Reenacting experiments
Our reenactment of the experiments with the original apparatus (we used a set of instruments sold to the Istituto Tecnico Toscano by the German instrument maker Max Kohl) set out to address several questions that cannot be adequately answered by written sources. We wondered what it meant to do these experiments, which skills were required, and what aspects were critical and difficult. What did the arc sound like? What were its potential limitations? Despite our extensive experience in reenacting experiments around electromagnetism and wireless, almost every new experiment turns out to be a surprise and challenge—reworking the apparatus opens up a new set of questions that did not arise from our reading of the written and material sources. We wanted to share our experiences, sensations, and observations by producing a short video. Obviously, the 3′ 18″ video cannot document our two-week struggle to make the arc speak and sing; rather, it conveys what a student would have witnessed during a lecture demonstration of the speaking and singing arc. Instead of admiring the silent instrument behind glass, visitors to the Fondazione Scienza e Tecnica can now experience it in action.
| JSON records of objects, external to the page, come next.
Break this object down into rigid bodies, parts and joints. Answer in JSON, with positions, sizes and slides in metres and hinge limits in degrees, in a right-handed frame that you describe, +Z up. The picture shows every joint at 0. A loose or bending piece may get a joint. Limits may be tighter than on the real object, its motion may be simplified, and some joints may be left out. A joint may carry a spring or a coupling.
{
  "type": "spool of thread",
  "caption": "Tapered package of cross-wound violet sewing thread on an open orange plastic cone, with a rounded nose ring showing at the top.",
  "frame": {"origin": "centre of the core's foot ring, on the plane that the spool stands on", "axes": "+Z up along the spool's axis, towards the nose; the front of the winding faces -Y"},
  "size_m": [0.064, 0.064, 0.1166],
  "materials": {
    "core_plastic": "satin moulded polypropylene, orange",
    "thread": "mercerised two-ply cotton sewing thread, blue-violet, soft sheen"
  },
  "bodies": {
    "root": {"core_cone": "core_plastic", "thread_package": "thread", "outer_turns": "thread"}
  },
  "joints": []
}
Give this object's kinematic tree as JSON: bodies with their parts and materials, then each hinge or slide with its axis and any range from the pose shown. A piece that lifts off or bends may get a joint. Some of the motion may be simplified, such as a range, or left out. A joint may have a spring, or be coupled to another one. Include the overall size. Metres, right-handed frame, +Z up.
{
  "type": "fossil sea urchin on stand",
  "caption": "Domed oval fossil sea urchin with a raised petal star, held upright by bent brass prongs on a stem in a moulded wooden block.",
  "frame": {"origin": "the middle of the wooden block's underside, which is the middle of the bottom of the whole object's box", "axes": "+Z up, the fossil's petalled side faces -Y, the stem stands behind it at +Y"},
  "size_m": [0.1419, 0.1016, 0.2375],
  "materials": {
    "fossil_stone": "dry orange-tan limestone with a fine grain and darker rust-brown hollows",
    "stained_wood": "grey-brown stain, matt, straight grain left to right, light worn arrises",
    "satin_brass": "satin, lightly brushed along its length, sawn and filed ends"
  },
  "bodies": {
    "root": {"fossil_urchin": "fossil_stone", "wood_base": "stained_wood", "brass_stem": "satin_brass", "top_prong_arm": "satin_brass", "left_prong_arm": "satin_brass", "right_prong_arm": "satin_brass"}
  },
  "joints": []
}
What did we learn from our experiments?
I had written about Simon and the speaking arc, but I had never listened to one. Watching YouTube videos on present-day singing arcs revealed fundamental differences from the devices operated by Simon and his contemporaries. Today’s singing arcs work with high frequency, high voltage, low currents, and electronics, whereas the pre-electronic-age singing arc used continuous currents of 10 ampere and 100 volts. Making the arc speak or listen to us proved more challenging than we had anticipated. We had a number of documents with circuit diagrams and descriptions of the experiments, including a circuit hand-drawn by the retailer who sold the instrument to the Institute; publications by Simon, Duddell, and other scientists; a description by the Berlin instrument maker Ferdinand Ernecke; and Dr. Frick’s famous manual for experimenting in physics. The more we read, however, the more confused we became. Everybody seemed to have their own circuit setup and their own recommendations, but like a recipe, we had to stick to just one. The induction coil connecting the arc circuit to the telephone circuit puzzled us most. We never discovered exactly how it was wired. Opening it up to satisfy our curiosity would have meant destroying it.
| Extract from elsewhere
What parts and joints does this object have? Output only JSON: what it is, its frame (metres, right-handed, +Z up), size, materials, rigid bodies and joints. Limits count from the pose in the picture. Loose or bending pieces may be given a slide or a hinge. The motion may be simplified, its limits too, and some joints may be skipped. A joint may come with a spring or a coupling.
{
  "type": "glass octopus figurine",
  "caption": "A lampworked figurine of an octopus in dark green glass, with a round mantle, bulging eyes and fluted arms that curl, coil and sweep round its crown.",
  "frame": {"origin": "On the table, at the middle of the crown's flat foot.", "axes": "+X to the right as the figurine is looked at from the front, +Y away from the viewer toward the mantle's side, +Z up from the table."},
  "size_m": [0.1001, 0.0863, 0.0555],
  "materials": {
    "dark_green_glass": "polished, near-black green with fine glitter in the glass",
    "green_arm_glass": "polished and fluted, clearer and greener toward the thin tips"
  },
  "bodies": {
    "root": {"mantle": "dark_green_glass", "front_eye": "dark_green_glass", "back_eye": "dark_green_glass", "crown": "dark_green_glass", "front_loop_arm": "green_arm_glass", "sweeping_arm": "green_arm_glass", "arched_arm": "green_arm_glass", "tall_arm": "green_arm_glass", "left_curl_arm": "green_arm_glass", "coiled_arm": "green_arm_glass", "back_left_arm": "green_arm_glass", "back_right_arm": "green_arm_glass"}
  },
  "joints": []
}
One of our first tasks was to fundamentally review our understanding of electroacoustics. Working with 10 amps comes with its own risks, as we realized when we blew up a modern condenser. From then on, we only used historical components that were made to withstand such currents; any piece of modern electroacoustics would have been destroyed. Our current supply also proved insufficient. Around 1900, the large galvanic battery in the basement of the Institute would have powered our arc lamp with a smooth continuous current, but the rectified current of our own transformer was not at all continuous. The electric grid’s 50 Hz made themselves heard in both the arc and the telephone, thwarting our attempts to hear anything else. We had no choice but to buy enough automobile batteries to supply the required smooth continuous current.
Fed by the batteries, the arc immediately became very quiet. We realized that the sounds reproduced in the speaking arc were actually not particularly loud. The only way to distinguish between Paolo speaking or whistling into the carbon microphone and the reproduction of the sounds in the arc was to move the arc into the neighboring room. I had to learn how to constantly regulate and adjust the length of the arc. Only at a certain length would the arc start to vibrate and reproduce Paolo’s voice. The vibration itself would regularly extinguish the arc and I had to start again, bringing the carbon electrodes together, drawing the arc apart to a certain length, and fine-tuning. This revealed the experimental character of the speaking arc: its performance cannot be taken for granted.
The singing arc fared no better. To make the arc sing, we used an oscillating circuit composed of a condenser and a coil instead of a carbon microphone. We were able to produce pure whistling tones whose frequency we could change by altering the capacity of the condenser or the inductance of the coil. When we tried to film the experiments, we were unable to reproduce our results, until Paolo’s idea of placing the arc in a Bunsen burner flame resolved the problem. Despite, or maybe because of, these difficulties, we were fascinated by the faint sounds we produced. Performing the singing arc, especially, offered surprising insights into what the experiments actually meant in their day. Listening to the pure tone of the arc assured the experimenter that the oscillation was continuous and harmonic, while the pitch revealed its frequency.
Although we can learn a lot from reenacting historical experiments, like any other method it has its own characteristics and limitations. We do not inhabit the minds of our historical actors but interpret their experiments from our own perspective. Not only have knowledge and experimental practices changed, but the ways that we listen and what we hear (or don’t hear) must also be historicized. Once we understand this and avoid historical positivism, reworking experiments becomes a fascinating source of new historical insight, one that also offers new avenues for communicating the history of science in different ways and to wider audiences.